Start

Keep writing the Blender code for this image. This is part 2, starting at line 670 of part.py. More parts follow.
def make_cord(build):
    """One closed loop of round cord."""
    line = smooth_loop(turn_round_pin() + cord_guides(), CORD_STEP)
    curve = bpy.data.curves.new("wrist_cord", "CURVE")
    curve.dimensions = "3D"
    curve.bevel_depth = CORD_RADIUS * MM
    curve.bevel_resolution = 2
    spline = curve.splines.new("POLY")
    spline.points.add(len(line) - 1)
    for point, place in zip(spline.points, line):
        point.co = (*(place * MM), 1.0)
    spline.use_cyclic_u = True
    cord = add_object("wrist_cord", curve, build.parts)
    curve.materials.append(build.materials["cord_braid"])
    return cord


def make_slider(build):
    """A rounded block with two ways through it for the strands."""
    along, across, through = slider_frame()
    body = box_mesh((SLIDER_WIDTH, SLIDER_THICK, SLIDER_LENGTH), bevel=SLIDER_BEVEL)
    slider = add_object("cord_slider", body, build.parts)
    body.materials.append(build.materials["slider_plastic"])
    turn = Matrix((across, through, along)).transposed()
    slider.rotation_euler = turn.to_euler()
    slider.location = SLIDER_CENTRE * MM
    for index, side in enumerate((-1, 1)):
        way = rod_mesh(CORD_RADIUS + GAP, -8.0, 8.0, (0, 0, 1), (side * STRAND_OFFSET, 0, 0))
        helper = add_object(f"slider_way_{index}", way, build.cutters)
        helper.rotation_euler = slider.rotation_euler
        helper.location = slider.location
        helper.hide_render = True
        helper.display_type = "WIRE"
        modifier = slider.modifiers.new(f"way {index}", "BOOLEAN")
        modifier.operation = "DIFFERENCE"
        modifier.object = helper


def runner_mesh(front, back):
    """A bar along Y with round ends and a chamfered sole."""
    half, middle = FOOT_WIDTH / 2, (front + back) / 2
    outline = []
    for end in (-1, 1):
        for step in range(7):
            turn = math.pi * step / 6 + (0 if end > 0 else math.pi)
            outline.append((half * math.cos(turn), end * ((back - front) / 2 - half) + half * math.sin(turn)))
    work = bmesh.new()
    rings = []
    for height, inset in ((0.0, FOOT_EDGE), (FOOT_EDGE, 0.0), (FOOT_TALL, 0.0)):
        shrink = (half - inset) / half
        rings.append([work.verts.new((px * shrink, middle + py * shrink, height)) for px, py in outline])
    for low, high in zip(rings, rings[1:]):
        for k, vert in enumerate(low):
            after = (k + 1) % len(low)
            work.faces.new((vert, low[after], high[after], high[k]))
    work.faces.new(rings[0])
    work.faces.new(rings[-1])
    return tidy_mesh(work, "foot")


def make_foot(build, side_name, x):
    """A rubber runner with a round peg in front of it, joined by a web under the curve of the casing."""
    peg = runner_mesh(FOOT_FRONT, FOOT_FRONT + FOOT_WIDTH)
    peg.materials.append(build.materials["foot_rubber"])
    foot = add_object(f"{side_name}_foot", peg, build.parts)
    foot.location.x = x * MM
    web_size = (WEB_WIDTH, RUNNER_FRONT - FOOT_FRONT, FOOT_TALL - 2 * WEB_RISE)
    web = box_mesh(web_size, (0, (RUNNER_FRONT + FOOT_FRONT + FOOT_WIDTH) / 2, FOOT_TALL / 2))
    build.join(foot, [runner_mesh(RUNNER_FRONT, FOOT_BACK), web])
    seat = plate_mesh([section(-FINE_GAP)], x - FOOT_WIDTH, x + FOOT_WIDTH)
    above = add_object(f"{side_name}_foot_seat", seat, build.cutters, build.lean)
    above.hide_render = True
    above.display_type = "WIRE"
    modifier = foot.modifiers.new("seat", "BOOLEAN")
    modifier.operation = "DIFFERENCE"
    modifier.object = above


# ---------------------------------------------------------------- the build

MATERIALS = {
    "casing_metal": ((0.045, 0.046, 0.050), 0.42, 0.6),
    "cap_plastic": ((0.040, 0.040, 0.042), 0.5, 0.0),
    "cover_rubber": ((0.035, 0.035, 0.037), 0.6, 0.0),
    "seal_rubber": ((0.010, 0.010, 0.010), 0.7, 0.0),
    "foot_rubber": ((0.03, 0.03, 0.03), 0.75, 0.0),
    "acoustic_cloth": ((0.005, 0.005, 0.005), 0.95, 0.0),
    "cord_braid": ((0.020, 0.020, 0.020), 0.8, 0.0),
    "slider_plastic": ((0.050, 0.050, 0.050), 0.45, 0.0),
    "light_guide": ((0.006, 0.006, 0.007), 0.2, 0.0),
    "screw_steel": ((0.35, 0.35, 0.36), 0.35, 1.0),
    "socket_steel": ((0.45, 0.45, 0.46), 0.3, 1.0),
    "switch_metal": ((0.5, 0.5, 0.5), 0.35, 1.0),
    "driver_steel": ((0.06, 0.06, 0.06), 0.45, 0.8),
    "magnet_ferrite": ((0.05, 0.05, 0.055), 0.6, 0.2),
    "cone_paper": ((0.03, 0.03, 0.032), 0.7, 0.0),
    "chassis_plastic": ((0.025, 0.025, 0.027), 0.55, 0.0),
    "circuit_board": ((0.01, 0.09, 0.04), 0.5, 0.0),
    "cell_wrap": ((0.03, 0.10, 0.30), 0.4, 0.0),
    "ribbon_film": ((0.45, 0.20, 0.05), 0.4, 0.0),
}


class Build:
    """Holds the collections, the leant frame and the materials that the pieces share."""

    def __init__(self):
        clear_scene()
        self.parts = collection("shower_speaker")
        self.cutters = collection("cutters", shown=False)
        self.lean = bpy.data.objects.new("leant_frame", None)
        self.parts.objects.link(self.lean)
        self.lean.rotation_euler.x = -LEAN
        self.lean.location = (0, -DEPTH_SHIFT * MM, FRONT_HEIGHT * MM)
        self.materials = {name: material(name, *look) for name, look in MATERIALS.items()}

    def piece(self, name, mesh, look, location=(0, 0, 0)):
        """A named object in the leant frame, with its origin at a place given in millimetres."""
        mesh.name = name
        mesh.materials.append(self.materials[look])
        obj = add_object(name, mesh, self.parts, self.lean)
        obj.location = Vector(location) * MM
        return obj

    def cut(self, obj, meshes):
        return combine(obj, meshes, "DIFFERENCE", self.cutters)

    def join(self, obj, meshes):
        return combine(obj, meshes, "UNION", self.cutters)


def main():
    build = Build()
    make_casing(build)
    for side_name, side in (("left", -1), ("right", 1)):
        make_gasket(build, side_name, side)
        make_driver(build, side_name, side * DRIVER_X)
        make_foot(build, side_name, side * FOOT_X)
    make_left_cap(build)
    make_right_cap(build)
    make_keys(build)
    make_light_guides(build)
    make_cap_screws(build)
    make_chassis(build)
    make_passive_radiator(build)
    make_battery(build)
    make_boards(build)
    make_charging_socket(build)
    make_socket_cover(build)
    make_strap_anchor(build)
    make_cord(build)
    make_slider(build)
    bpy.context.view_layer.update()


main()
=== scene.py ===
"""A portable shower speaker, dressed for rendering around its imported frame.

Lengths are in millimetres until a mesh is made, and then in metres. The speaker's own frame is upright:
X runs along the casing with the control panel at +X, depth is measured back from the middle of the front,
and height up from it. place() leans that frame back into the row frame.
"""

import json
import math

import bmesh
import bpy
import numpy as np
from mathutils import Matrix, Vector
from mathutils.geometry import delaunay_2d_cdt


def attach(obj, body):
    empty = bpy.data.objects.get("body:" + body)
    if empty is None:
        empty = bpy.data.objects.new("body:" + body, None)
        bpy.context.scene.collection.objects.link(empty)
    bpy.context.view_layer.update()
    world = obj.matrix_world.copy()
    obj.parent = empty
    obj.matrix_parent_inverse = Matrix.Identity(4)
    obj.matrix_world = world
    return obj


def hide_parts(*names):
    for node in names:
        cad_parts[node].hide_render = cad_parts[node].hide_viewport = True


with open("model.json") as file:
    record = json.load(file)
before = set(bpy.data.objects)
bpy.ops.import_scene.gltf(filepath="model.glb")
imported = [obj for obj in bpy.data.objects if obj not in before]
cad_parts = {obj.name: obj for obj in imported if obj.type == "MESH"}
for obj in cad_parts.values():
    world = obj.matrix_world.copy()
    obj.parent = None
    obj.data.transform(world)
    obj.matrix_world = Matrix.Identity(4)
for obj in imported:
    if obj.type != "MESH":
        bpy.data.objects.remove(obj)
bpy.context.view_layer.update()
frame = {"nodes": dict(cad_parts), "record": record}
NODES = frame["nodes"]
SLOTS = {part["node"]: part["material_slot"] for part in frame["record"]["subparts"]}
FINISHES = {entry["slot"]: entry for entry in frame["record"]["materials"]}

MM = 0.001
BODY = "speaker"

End

● **INSTRUCTIONS FOR THE TASK**
Transcribe precisely the lines between the one that contains "make_battery(build)" and the one that contains "from mathutils.geometry import", counting those two lines as part of the range.

● **RIGHT ANSWER**
    make_battery(build)
    make_boards(build)
    make_charging_socket(build)
    make_socket_cover(build)
    make_strap_anchor(build)
    make_cord(build)
    make_slider(build)
    bpy.context.view_layer.update()


main()
=== scene.py ===
"""A portable shower speaker, dressed for rendering around its imported frame.

Lengths are in millimetres until a mesh is made, and then in metres. The speaker's own frame is upright:
X runs along the casing with the control panel at +X, depth is measured back from the middle of the front,
and height up from it. place() leans that frame back into the row frame.
"""

import json
import math

import bmesh
import bpy
import numpy as np
from mathutils import Matrix, Vector
from mathutils.geometry import delaunay_2d_cdt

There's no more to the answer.